In this case, we’re shoved into Richard Nixon’s America, a time that was considered to be the peak of Presidential corruption until, you know, now. Meryl Streep stars as Kay Graham, who inherited The Washington Post from her late husband and struggles to get a foothold in boardrooms and editorial meetings with men who don’t take her seriously. Tom Hanks plays the editor of the paper, Ben Bradlee, determined to find a way to rise above the political puff and gossip pieces the organization specialized in before his tenure. Fortunately for both of them, they stumble into a gigantic story and an important moment in history after a massive leak of documents from the Pentagon reveals horrible secrets about the Vietnam War.

The New York Times publishes first, but in an unprecedented move is silenced by the White House. The staff of The Post soon find themselves holding the remaining papers thanks to some investigative work by an amusingly cast Bob Odenkirk as Ben Bagdikian. (His old ‘Mr. Show’ partner David Cross is also bumbling around the news room, which is damn delightful.) The bulk of the drama surrounds getting the Pentagon Papers and the perilous decision to publish them, which could sink the paper. It’s heady stuff, just not particularly suited to cinematic drama. That’s where Spielberg comes in, spinning his cameras around a series of people standing in rooms to create endless tension and a handful of beauty shots. It works. Somehow, Spielberg makes a stack of paper feel like a ticking time bomb and all of the discussions of journalistic ethics carry the weight of soldiers in a barracks tossing around a hand grenade.

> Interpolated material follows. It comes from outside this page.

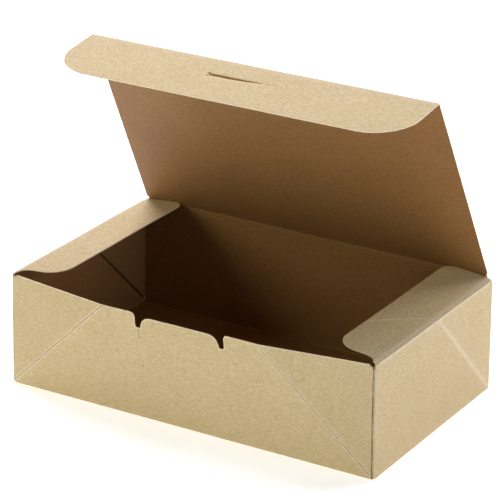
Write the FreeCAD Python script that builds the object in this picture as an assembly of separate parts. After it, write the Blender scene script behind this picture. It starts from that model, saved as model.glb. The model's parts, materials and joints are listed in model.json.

Performances are obviously strong, given the names involved. Streep projects quiet dignity and subtle power in a role that carries a great deal of symbolic weight. (There’s a beautiful shot near the end where Spielberg silently shows what she meant to women that works far better than it should thanks to the talent on both sides of the camera.) She grounds the role and plays into the themes with a grace that only Streep can muster. Tom Hanks is more of a charming scoundrel type and Spielberg wisely uses his almost superhuman likability to round off any potential rough edges. Surrounding them are a murderer’s row of character actors like Odenkirk, Cross, Tracy Letts, Bradley Whitford, Bruce Greenwood, and Jesse Plemons to ensure none of the expositional dialogue feels unnatural. ‘The Post’ is as carefully crafted a machine as any Spielberg endeavor, despite the subject matter.

Unfortunately, while the movie showcases the legendary filmmaker at his best, it also boasts some of his most pandering qualities. (Gorgeously mounted inspirational fluff is still fluff after all.) The moral and ethical implications of the story have little gray area, everyone comes off as a wonderful person, and there are very few surprises. The way newspapers are lavishly shot by Spielberg is both an appropriately romantic ode to a dying form of media and baby-boomer pandering print porn. Also, no one seemed to be able to figure out how to end a story that ultimately was little more than prologue to the Watergate scandals. Amusingly, Spielberg opts for an odd cliffhanger leading to ‘All the President’s Men’. It could be a sly in-joke on the episodic comic book filmmaking that’s taken over Hollywood, or a lazy button haphazardly sewn onto the end of a story that runs out of steam.

Regardless, while ‘The Post’ might not be a perfect movie, it is a prescient, back-patting, and easy crowd pleaser for Liberals who could use a little moral, ethical, and political certainty to contrast against the current surreal shitshow in Washington.

15 comments

  1. it’s sad to think that things like ethics (and particularly ethics in journalism), the Constitution, political corruption, freedom of the press.etc. are seen by you as “meh” topics. Maybe in the director’s cut, Spielberg can have Hanks don a mech suit and square off against an evil Nixon-bot or something. Would that make it “relevant” to you?
    Seriously, some real life stories are pretty cut and dried. Did you often come out of WW2 movies saying “that was so pandering. They made the Nazi’s exterminating the Jews seem totally evil”? Did you similarly chastise Spotlight for being both about “just guys in newsrooms standing around talking” and because priests molesting kids had no “grey area”?

  2. Maybe try not to confuse (accidentally?) relevant with “pandering”. Or are you saying that it’s not allowed to have movies about freedom of the press, the first amendment, and political corruption when any of those things is happening in the real world (i.e. never)? If anything, I wonder if people who write blog posts are simply jealous of all the attention that real journalists get (particularly now)? That’s the only explanation I can see for the inherently boneheaded assertion that a particular topic is too boring for a movie. They made a compelling about the Helvetica font for chrissakes! Any topic can be made into a compelling story if it is told correctly. The “can even make a movie about people standing in rooms arguing about journalistic ethics feel cinematic” is something you simply don’t expect to see from a “professional” movie reviewer.

  3. Judas Cradle

    I do miss the days when the print media was not a mouthpiece for the Democratic party, and just told the truth.

  4. Clark

    Finally saw it and came here to read the review. You described my view perfectly: “That’s where Spielberg comes in, spinning his cameras around a series of people standing in rooms to create endless tension and a handful of beauty shots. It works.”
    And may I add: it works VERY WELL. Much, much better than the overestimated Spotlight!